▶ _DIRECTIVE_: Of the records that follow, copy only the lines from the line containing "for node in" to the line containing "LENS = 123.85", both included, exactly as written.

>> START

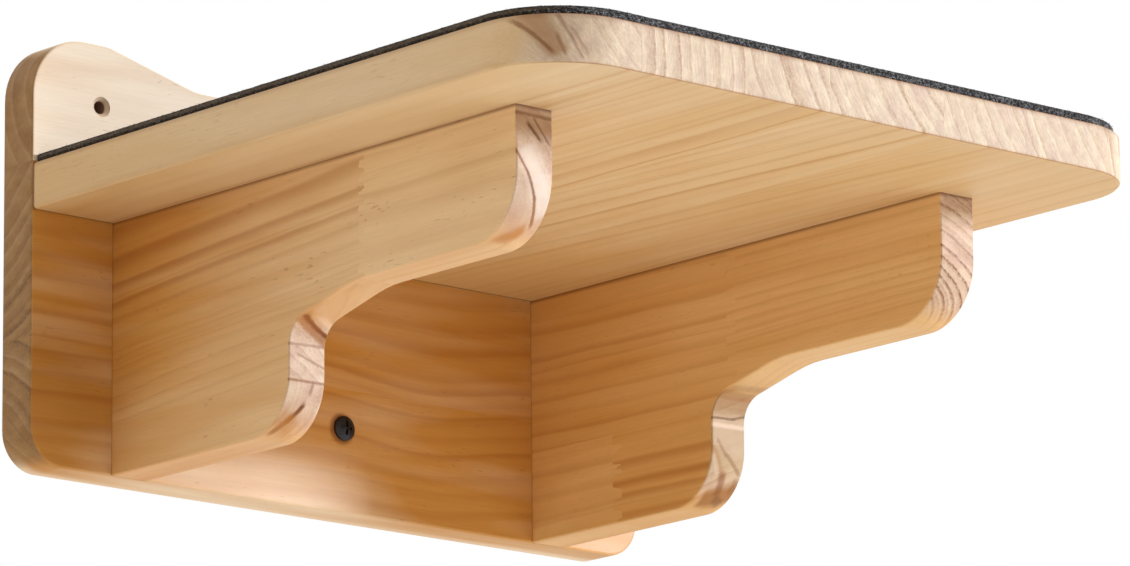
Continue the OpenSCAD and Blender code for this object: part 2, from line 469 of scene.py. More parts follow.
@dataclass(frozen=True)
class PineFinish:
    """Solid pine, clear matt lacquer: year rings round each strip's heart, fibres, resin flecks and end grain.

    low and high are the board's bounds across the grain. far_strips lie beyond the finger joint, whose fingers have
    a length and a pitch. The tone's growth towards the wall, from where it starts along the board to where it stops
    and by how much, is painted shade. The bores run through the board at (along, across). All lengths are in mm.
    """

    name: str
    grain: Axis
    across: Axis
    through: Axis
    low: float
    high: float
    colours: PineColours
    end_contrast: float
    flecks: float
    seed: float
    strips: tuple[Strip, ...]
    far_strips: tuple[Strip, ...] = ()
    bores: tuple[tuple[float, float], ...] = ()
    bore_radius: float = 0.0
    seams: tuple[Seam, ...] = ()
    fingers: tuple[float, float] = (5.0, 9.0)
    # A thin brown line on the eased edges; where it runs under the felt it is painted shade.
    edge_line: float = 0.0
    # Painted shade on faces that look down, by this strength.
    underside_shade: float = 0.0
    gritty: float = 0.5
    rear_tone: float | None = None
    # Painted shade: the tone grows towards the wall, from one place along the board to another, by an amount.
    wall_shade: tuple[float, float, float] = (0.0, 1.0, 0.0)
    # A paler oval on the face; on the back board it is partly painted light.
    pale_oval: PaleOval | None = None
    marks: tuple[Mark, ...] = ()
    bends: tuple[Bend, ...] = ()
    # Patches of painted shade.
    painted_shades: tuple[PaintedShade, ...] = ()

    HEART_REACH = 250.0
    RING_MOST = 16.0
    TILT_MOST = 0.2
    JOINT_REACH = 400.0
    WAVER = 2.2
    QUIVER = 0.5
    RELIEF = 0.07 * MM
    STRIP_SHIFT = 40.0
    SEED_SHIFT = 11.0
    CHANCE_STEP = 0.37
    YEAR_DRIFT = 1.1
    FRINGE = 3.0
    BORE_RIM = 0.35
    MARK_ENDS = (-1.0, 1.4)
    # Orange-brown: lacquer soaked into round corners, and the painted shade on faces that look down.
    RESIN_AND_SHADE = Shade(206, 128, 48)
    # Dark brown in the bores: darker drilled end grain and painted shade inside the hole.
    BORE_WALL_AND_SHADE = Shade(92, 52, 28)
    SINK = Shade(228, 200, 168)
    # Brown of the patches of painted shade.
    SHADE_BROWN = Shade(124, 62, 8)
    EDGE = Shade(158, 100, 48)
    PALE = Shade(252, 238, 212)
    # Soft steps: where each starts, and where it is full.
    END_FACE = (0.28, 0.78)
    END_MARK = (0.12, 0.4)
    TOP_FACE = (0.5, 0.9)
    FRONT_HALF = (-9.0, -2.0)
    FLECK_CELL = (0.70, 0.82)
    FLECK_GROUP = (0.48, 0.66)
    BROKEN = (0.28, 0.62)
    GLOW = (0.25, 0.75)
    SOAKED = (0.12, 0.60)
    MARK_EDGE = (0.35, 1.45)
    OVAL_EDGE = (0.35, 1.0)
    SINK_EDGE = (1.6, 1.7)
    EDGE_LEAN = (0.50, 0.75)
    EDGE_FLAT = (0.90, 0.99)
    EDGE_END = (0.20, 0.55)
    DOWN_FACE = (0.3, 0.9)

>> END
>> START

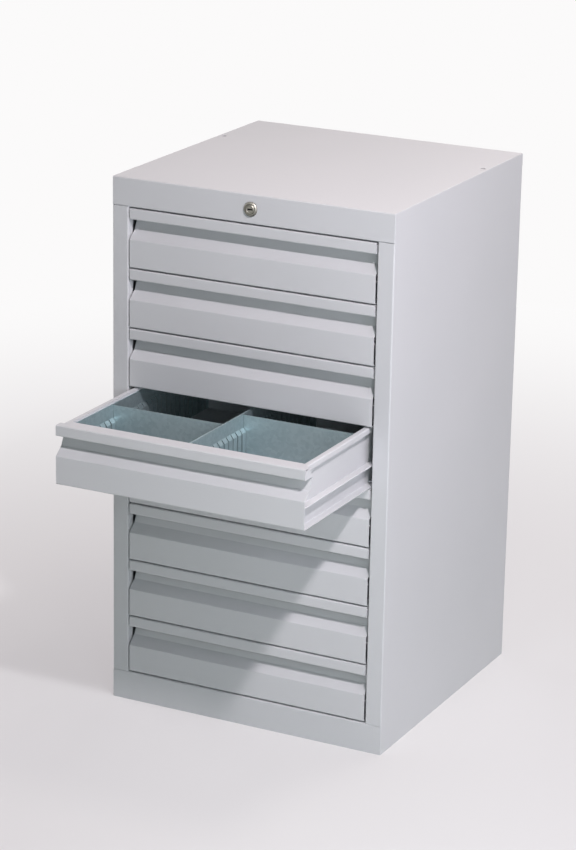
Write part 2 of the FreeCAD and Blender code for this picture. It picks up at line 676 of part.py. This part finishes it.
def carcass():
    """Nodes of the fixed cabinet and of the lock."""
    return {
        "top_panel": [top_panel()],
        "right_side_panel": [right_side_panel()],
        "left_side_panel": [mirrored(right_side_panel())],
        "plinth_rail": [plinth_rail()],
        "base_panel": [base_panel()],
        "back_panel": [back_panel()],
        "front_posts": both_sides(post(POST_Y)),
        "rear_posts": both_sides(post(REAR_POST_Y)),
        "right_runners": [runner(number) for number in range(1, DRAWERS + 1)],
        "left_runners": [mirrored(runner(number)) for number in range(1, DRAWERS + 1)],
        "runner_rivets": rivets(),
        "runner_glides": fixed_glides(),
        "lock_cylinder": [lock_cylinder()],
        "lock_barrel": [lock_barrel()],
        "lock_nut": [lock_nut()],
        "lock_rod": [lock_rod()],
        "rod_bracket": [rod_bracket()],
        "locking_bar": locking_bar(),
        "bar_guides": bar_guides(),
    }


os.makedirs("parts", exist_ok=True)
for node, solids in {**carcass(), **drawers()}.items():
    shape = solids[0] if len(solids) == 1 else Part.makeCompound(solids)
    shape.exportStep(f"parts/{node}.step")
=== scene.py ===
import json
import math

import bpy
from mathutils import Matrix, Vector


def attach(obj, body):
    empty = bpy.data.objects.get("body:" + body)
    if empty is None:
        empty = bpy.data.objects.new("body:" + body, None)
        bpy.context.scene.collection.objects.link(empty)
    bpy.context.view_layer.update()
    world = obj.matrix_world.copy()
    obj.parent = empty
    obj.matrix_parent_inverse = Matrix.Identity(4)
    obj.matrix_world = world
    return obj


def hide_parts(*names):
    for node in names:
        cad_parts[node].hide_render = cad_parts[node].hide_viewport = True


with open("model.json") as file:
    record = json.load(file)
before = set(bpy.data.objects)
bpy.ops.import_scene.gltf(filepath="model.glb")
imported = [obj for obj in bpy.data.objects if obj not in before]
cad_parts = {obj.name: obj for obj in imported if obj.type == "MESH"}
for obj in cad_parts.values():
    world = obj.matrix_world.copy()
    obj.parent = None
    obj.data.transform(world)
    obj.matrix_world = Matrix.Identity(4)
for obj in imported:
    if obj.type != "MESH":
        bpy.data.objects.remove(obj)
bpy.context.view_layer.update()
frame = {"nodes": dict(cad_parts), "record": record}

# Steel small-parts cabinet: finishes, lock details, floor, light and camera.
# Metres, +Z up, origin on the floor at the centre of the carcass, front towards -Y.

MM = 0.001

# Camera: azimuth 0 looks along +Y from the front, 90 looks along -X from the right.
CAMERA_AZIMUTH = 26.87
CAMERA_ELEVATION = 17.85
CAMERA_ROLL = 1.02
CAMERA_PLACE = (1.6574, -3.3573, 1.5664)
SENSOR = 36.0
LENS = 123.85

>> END

▶ _TASK RESPONSE_:
    for node in names:
        cad_parts[node].hide_render = cad_parts[node].hide_viewport = True


with open("model.json") as file:
    record = json.load(file)
before = set(bpy.data.objects)
bpy.ops.import_scene.gltf(filepath="model.glb")
imported = [obj for obj in bpy.data.objects if obj not in before]
cad_parts = {obj.name: obj for obj in imported if obj.type == "MESH"}
for obj in cad_parts.values():
    world = obj.matrix_world.copy()
    obj.parent = None
    obj.data.transform(world)
    obj.matrix_world = Matrix.Identity(4)
for obj in imported:
    if obj.type != "MESH":
        bpy.data.objects.remove(obj)
bpy.context.view_layer.update()
frame = {"nodes": dict(cad_parts), "record": record}

# Steel small-parts cabinet: finishes, lock details, floor, light and camera.
# Metres, +Z up, origin on the floor at the centre of the carcass, front towards -Y.

MM = 0.001

# Camera: azimuth 0 looks along +Y from the front, 90 looks along -X from the right.
CAMERA_AZIMUTH = 26.87
CAMERA_ELEVATION = 17.85
CAMERA_ROLL = 1.02
CAMERA_PLACE = (1.6574, -3.3573, 1.5664)
SENSOR = 36.0
LENS = 123.85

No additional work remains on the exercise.